START
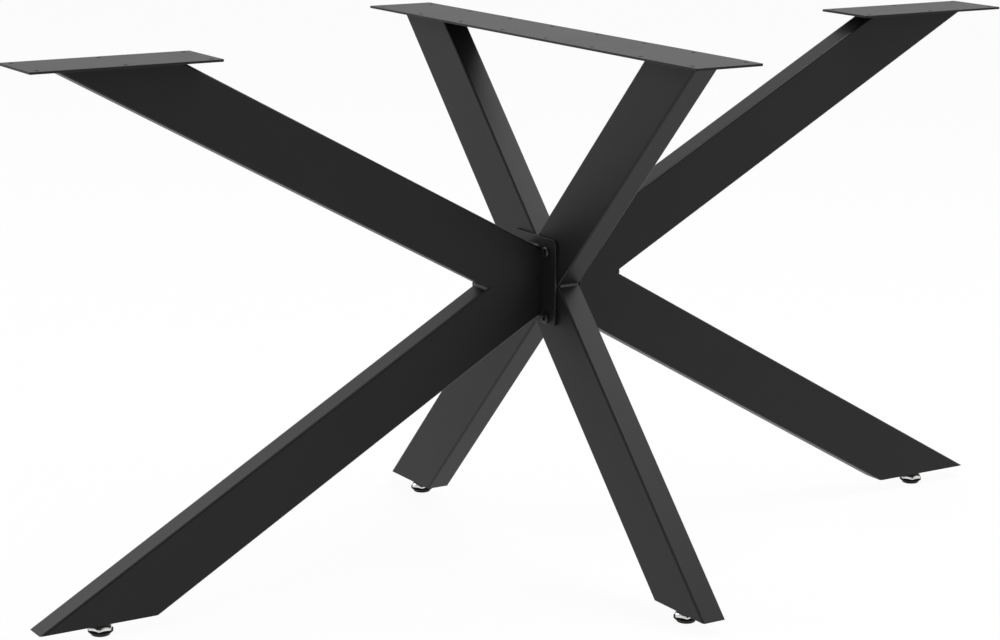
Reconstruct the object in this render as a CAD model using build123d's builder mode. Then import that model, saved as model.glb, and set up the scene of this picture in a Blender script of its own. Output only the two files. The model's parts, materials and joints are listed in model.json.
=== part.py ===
from build123d import *
import os
from math import atan2, cos, radians, sin, tan

# A welded and bolted steel base for a dining table. An upright cross of rectangular tube stands
# across the table's middle, and a sideways V of the same tube is bolted to each of its faces.
# The upper arms carry flat screw plates and the lower arms stand on levelling feet.
# X runs along the table, Y across it, Z up; the origin is on the floor under the middle.

# Heights above the floor
overall_height = 720
sole_height = 17.5
mitre_height = 387.5

# Rectangular tube, the same for every arm
tube_width = 80
tube_thickness = 35
tube_wall = 2
tube_bore_radius = 1

# Reach of the arms' outer edges from the middle, along the table and across it
side_notch = 103
side_upper_reach = 710
side_lower_reach = 749
cross_notch = 54.5
cross_upper_reach = 359
cross_lower_reach = 398

# Screw plates under the table top
plate_thickness = 3
plate_corner = 2
plate_width = 100
cross_plate_length = 800
side_plate_length = 250
side_plate_overhang = 40
screw_hole_diameter = 6
screw_row_spacing = 80
cross_screw_pitch = 108
cross_screw_count = 8
side_screw_pitch = 112.5
side_screw_count = 3

# Flanges of the side halves
flange_width = 108
flange_height = 118
flange_thickness = 3
flange_corner = 8
flange_lift = 3
bolt_spacing_across = 66
bolt_spacing_up = 91
bolt_drop = 2
hole_clearance = 0.5

# Button-head bolts through the flanges
bolt_diameter = 8
bolt_length = 15
bolt_head_diameter = 14
bolt_head_height = 4.4
bolt_head_rounding = 3
bolt_socket_size = 5
bolt_socket_depth = 2.5
thread_chamfer = 1

# Threaded inserts in the walls of the cross
insert_diameter = 11
insert_length = 13
insert_head_diameter = 14
insert_head_thickness = 1
thread_clearance = 0.05
seat_clearance = 0.05

# Sole plates and the nuts welded on them
sole_plate_thickness = 3
sole_plate_gap = 0.1
sole_nut_size = 13
sole_nut_height = 6.5
foot_inset = 7

# Levelling feet
stud_diameter = 8
stud_rise = 24
stud_foot_diameter = 16
stud_foot_thickness = 2.5
shell_hexagon = 28
shell_band_height = 1.5
shell_collar_diameter = 19
shell_wall = 1.2
base_floor_diameter = 25
base_rim_diameter = 32
base_rim_height = 3
base_height = 8
base_edge_radius = 2
foot_seat_gap = 0.2

# Weld beads in the notches
side_bead_depth = 5
side_bead_setback = 0.5
cross_bead_depth = 2
cross_bead_setback = 3

# Worked out from the sizes above
tube_corner = tube_bore_radius + tube_wall
arm_top = overall_height - plate_thickness
bolt_height = mitre_height - bolt_drop
cross_face = tube_thickness / 2
flange_seat = cross_face + insert_head_thickness
flange_face = flange_seat + flange_thickness
side_plate_middle = side_upper_reach + side_plate_overhang - side_plate_length / 2
shell_top = sole_height - foot_seat_gap
stud_seat = shell_top - shell_wall - stud_foot_thickness


class Side:
    """One of the four ways out from the middle, and the lines of its two arms."""

    def __init__(self, name, outward, notch, upper_reach, lower_reach, joint):
        self.name = name
        self.outward = Vector(*outward)
        self.notch = notch
        self.joint = joint
        self.upper_angle = atan2(arm_top - mitre_height, upper_reach - notch)
        self.lower_angle = atan2(sole_height - mitre_height, lower_reach - notch)
        self.reach = max(upper_reach, lower_reach)
        sole_width = tube_width / sin(-self.lower_angle)
        self.foot = self.outward * (lower_reach - sole_width / 2 - foot_inset)

    def upright(self, distance=0):
        """The upright plane along the arms: local x points outwards, local y up."""
        square = self.outward.cross(Vector(0, 0, 1))
        return Plane(origin=self.outward * distance, x_dir=self.outward, z_dir=square)

    def facing(self, distance, height=mitre_height):
        """The upright plane that faces outwards at a height, with local y up."""
        origin = self.outward * distance + Vector(0, 0, height)
        return Plane(origin=origin, x_dir=Vector(0, 0, 1).cross(self.outward), z_dir=self.outward)

    def section(self, angle):
        """The plane square to an arm's tube, centred on it, where its outer edge leaves the notch."""
        inwards = tube_width / 2 if angle > 0 else -tube_width / 2
        middle = (self.notch - inwards * sin(angle), mitre_height + inwards * cos(angle), 0)
        upright = self.upright()
        along = self.outward * cos(angle) + Vector(0, 0, sin(angle))
        return Plane(origin=upright.from_local_coords(middle), x_dir=upright.z_dir, z_dir=along)


def finish(part, name):
    """Names a finished piece and writes it out."""
    part.label = name
    export_step(part, f"parts/{name}.step")


def level(height):
    return Plane.XY.offset(height)


def arm(side, place, end_height):
    """A hollow tube with a level end, a level mitre, and a square cut at the upright joint."""
    angle = side.upper_angle if place == "upper" else side.lower_angle
    with BuildPart() as tube:
        with BuildSketch(side.section(angle)):
            RectangleRounded(tube_thickness, tube_width, tube_corner)
            RectangleRounded(
                tube_thickness - 2 * tube_wall,
                tube_width - 2 * tube_wall,
                tube_bore_radius,
                mode=Mode.SUBTRACT,
            )
        extrude(amount=(side.reach + tube_width) / cos(angle), both=True)
        split(bisect_by=level(max(end_height, mitre_height)), keep=Keep.BOTTOM)
        split(bisect_by=level(min(end_height, mitre_height)), keep=Keep.TOP)
        split(bisect_by=side.facing(side.joint), keep=Keep.TOP)
        if side.joint == 0:
            with BuildSketch(sides["right"].facing(0, bolt_height)):
                with GridLocations(bolt_spacing_across, bolt_spacing_up, 2, 2):
                    Circle(insert_diameter / 2 + seat_clearance)
            extrude(amount=tube_thickness, both=True, mode=Mode.SUBTRACT)
    finish(tube.part, f"{side.name}_{place}_arm")


def notch_weld(side, depth, setback):
    """The bead laid where the two arms' outer edges meet, short of each side by the setback."""
    with BuildPart() as bead:
        with BuildSketch(side.upright()):
            with BuildLine():
                Polyline(
                    (side.notch, mitre_height),
                    (side.notch + depth, mitre_height + depth * tan(side.lower_angle)),
                    (side.notch + depth, mitre_height + depth * tan(side.upper_angle)),
                    close=True,
                )
            make_face()
        extrude(amount=tube_thickness / 2 - setback, both=True)
    finish(bead.part, f"{side.name}_notch_weld")


def screw_plate(name, middle, length_x, width_y, pitch_x, pitch_y, count_x, count_y):
    """A flat plate with a grid of screw holes, its upper face at the full height."""
    with BuildPart() as plate:
        with BuildSketch(level(arm_top)):
            with Locations((middle, 0)):
                RectangleRounded(length_x, width_y, plate_corner)
                with GridLocations(pitch_x, pitch_y, count_x, count_y):
                    Circle(screw_hole_diameter / 2, mode=Mode.SUBTRACT)
        extrude(amount=plate_thickness)
    finish(plate.part, f"{name}_screw_plate")


def flange(side):
    """A plate with rounded corners, welded across the ends of one side half."""
    with BuildPart() as plate:
        with BuildSketch(side.facing(flange_seat)):
            with Locations((0, flange_lift)):
                RectangleRounded(flange_width, flange_height, flange_corner)
        extrude(amount=flange_thickness)
        with BuildSketch(side.facing(flange_seat, bolt_height)):
            with GridLocations(bolt_spacing_across, bolt_spacing_up, 2, 2):
                Circle(bolt_diameter / 2 + hole_clearance)
        extrude(amount=flange_thickness, mode=Mode.SUBTRACT)
    finish(plate.part, f"{side.name}_flange")


def four_at_corners(side, distance, piece, name):
    """Four like fasteners, one at each corner of the flange's bolt pattern."""
    with BuildPart(side.facing(distance, bolt_height)) as group:
        with GridLocations(bolt_spacing_across, bolt_spacing_up, 2, 2):
            add(piece)
    finish(group.part, f"{side.name}_{name}")


def sole_plate(side):
    """A plate inside the mouth of a leg, cut to the slope of the bore, with the stud's hole."""
    with BuildPart() as plate:
        with BuildSketch(side.section(side.lower_angle)):
            RectangleRounded(
                tube_thickness - 2 * (tube_wall + sole_plate_gap),
                tube_width - 2 * (tube_wall + sole_plate_gap),
                tube_bore_radius,
            )
        extrude(amount=2 * side.reach)
        split(bisect_by=level(sole_height + sole_plate_thickness), keep=Keep.BOTTOM)
        split(bisect_by=level(sole_height), keep=Keep.TOP)
        with BuildSketch(Plane(side.foot).offset(sole_height)):
            Circle(stud_diameter / 2 + hole_clearance)
        extrude(amount=sole_plate_thickness, mode=Mode.SUBTRACT)
    finish(plate.part, f"{side.name}_sole_plate")


def sole_nut(side):
    """The hexagon nut welded on the inner face of a sole plate."""
    with BuildPart() as nut:
        with BuildSketch(Plane(side.foot).offset(sole_height + sole_plate_thickness)):
            RegularPolygon(sole_nut_size / 2, 6, major_radius=False)
            Circle(stud_diameter / 2 + thread_clearance, mode=Mode.SUBTRACT)
        extrude(amount=sole_nut_height)
    finish(nut.part, f"{side.name}_sole_nut")


def foot_stud(side):
    """The threaded stud of a foot, with the round flange that the shell holds down."""
    with BuildPart() as stud:
        with BuildSketch(Plane(side.foot).offset(stud_seat)):
            Circle(stud_foot_diameter / 2)
        extrude(amount=stud_foot_thickness)
        with BuildSketch(Plane(side.foot).offset(stud_seat)):
            Circle(stud_diameter / 2)
        extrude(amount=sole_height + stud_rise - stud_seat)
        chamfer(stud.edges().sort_by(Axis.Z)[-1], thread_chamfer)
    finish(stud.part, f"{side.name}_foot_stud")


def foot_shell(side):
    """The pressed cap of a foot: a hexagonal band under turned shoulders, open below."""
    corner = shell_hexagon / 2 / cos(radians(30))
    shoulder = base_height + shell_band_height
    with BuildPart() as shell:
        with BuildSketch(Plane(side.foot).offset(base_height)):
            RegularPolygon(shell_hexagon / 2, 6, major_radius=False)
        extrude(amount=shell_top - base_height)
        with BuildSketch(Plane(side.foot, x_dir=(1, 0, 0), z_dir=(0, -1, 0))):
            with BuildLine():
                Polyline(
                    (0, base_height),
                    (corner, base_height),
                    (corner, shoulder),
                    (shell_collar_diameter / 2, shell_top),
                    (0, shell_top),
                    close=True,
                )
            make_face()
        revolve(axis=Axis(side.foot, (0, 0, 1)), mode=Mode.INTERSECT)
        offset(amount=-shell_wall, openings=shell.faces().sort_by(Axis.Z)[0])
        with BuildSketch(Plane(side.foot).offset(base_height)):
            Circle(stud_diameter / 2 + seat_clearance)
        extrude(amount=shell_top, mode=Mode.SUBTRACT)
    finish(shell.part, f"{side.name}_foot_shell")


def foot_base(side):
    """The moulded base of a foot, tapered to the floor, with a round boss inside the shell."""
    boss = shell_collar_diameter / 2 - shell_wall - seat_clearance
    with BuildPart() as base:
        with BuildSketch(Plane(side.foot, x_dir=(1, 0, 0), z_dir=(0, -1, 0))):
            with BuildLine():
                Polyline(
                    (0, 0),
                    (base_floor_diameter / 2, 0),
                    (base_rim_diameter / 2, base_height - base_rim_height),
                    (base_rim_diameter / 2, base_height),
                    (boss, base_height),
                    (boss, stud_seat),
                    (0, stud_seat),
                    close=True,
                )
            make_face()
        revolve(axis=Axis(side.foot, (0, 0, 1)))
        fillet(base.edges().sort_by(Axis.Z)[0], base_edge_radius)
    finish(base.part, f"{side.name}_foot_base")


os.makedirs("parts", exist_ok=True)
side_arms = (side_notch, side_upper_reach, side_lower_reach, flange_face)
cross_arms = (cross_notch, cross_upper_reach, cross_lower_reach, 0)
sides = {
    "left": Side("left", (-1, 0, 0), *side_arms),
    "right": Side("right", (1, 0, 0), *side_arms),
    "near": Side("near", (0, -1, 0), *cross_arms),
    "far": Side("far", (0, 1, 0), *cross_arms),
}

# Button-head bolt, the underside of its head on z = 0 and its shank below
with BuildPart() as bolt:
    with BuildSketch():
        Circle(bolt_head_diameter / 2)
    extrude(amount=bolt_head_height)
    fillet(bolt.edges().sort_by(Axis.Z)[-1], bolt_head_rounding)
    with BuildSketch():
        Circle(bolt_diameter / 2)
    extrude(amount=-bolt_length)
    chamfer(bolt.edges().sort_by(Axis.Z)[0], thread_chamfer)
    with BuildSketch(level(bolt_head_height)):
        RegularPolygon(bolt_socket_size / 2, 6, major_radius=False)
    extrude(amount=-bolt_socket_depth, mode=Mode.SUBTRACT)

# Threaded insert, the underside of its head on z = 0 and its body below
with BuildPart() as insert:
    with BuildSketch():
        Circle(insert_head_diameter / 2)
    extrude(amount=insert_head_thickness)
    with BuildSketch():
        Circle(insert_diameter / 2)
    extrude(amount=-insert_length)
    with BuildSketch(level(insert_head_thickness)):
        Circle(bolt_diameter / 2 + thread_clearance)
    extrude(amount=-insert_head_thickness - insert_length, mode=Mode.SUBTRACT)

# Arms, soles and feet on all four sides
for side in sides.values():
    arm(side, "upper", arm_top)
    arm(side, "lower", sole_height)
    sole_plate(side)
    sole_nut(side)
    foot_stud(side)
    foot_shell(side)
    foot_base(side)

# Centre cross: its welds and its long screw plate
for name in ("near", "far"):
    notch_weld(sides[name], cross_bead_depth, cross_bead_setback)
screw_plate(
    "cross",
    0,
    plate_width,
    cross_plate_length,
    screw_row_spacing,
    cross_screw_pitch,
    2,
    cross_screw_count,
)

# Side halves: welds, flanges with their fasteners, and short screw plates
for name in ("left", "right"):
    side = sides[name]
    notch_weld(side, side_bead_depth, side_bead_setback)
    flange(side)
    four_at_corners(side, flange_face, bolt.part, "flange_bolts")
    four_at_corners(side, cross_face, insert.part, "threaded_inserts")
    screw_plate(
        name,
        side_plate_middle * side.outward.X,
        side_plate_length,
        plate_width,
        side_screw_pitch,
        screw_row_spacing,
        side_screw_count,
        2,
    )
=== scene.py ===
import json
from math import atan2, ceil, cos, exp, floor, log, pi, radians, sin, sqrt
from random import Random

import bmesh
import bpy
from mathutils import Matrix, Vector


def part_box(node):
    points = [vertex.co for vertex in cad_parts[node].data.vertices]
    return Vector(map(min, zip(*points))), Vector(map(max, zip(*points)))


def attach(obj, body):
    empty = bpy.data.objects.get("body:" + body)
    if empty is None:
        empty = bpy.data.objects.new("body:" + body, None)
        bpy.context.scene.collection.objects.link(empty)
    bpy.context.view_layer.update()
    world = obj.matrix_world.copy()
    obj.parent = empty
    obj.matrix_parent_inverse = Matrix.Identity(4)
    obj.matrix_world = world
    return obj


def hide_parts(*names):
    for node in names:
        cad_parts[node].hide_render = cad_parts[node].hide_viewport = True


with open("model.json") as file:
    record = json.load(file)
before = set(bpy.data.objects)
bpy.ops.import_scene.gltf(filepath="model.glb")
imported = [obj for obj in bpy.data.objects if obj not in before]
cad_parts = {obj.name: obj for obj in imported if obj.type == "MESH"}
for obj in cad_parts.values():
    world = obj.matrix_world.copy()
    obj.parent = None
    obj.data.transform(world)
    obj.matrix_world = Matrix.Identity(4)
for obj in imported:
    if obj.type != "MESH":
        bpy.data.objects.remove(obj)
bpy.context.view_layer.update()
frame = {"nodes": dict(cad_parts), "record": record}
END
* Task
Nothing beyond the required lines should be retyped: start with the line that contains "# Arms, soles and feet on all four sides" and finish with the line that contains "obj.matrix_parent_inverse = Matrix.Identity(4)".

* Output of the exercise
# Arms, soles and feet on all four sides
for side in sides.values():
    arm(side, "upper", arm_top)
    arm(side, "lower", sole_height)
    sole_plate(side)
    sole_nut(side)
    foot_stud(side)
    foot_shell(side)
    foot_base(side)

# Centre cross: its welds and its long screw plate
for name in ("near", "far"):
    notch_weld(sides[name], cross_bead_depth, cross_bead_setback)
screw_plate(
    "cross",
    0,
    plate_width,
    cross_plate_length,
    screw_row_spacing,
    cross_screw_pitch,
    2,
    cross_screw_count,
)

# Side halves: welds, flanges with their fasteners, and short screw plates
for name in ("left", "right"):
    side = sides[name]
    notch_weld(side, side_bead_depth, side_bead_setback)
    flange(side)
    four_at_corners(side, flange_face, bolt.part, "flange_bolts")
    four_at_corners(side, cross_face, insert.part, "threaded_inserts")
    screw_plate(
        name,
        side_plate_middle * side.outward.X,
        side_plate_length,
        plate_width,
        side_screw_pitch,
        screw_row_spacing,
        side_screw_count,
        2,
    )
=== scene.py ===
import json
from math import atan2, ceil, cos, exp, floor, log, pi, radians, sin, sqrt
from random import Random

import bmesh
import bpy
from mathutils import Matrix, Vector


def part_box(node):
    points = [vertex.co for vertex in cad_parts[node].data.vertices]
    return Vector(map(min, zip(*points))), Vector(map(max, zip(*points)))


def attach(obj, body):
    empty = bpy.data.objects.get("body:" + body)
    if empty is None:
        empty = bpy.data.objects.new("body:" + body, None)
        bpy.context.scene.collection.objects.link(empty)
    bpy.context.view_layer.update()
    world = obj.matrix_world.copy()
    obj.parent = empty
    obj.matrix_parent_inverse = Matrix.Identity(4)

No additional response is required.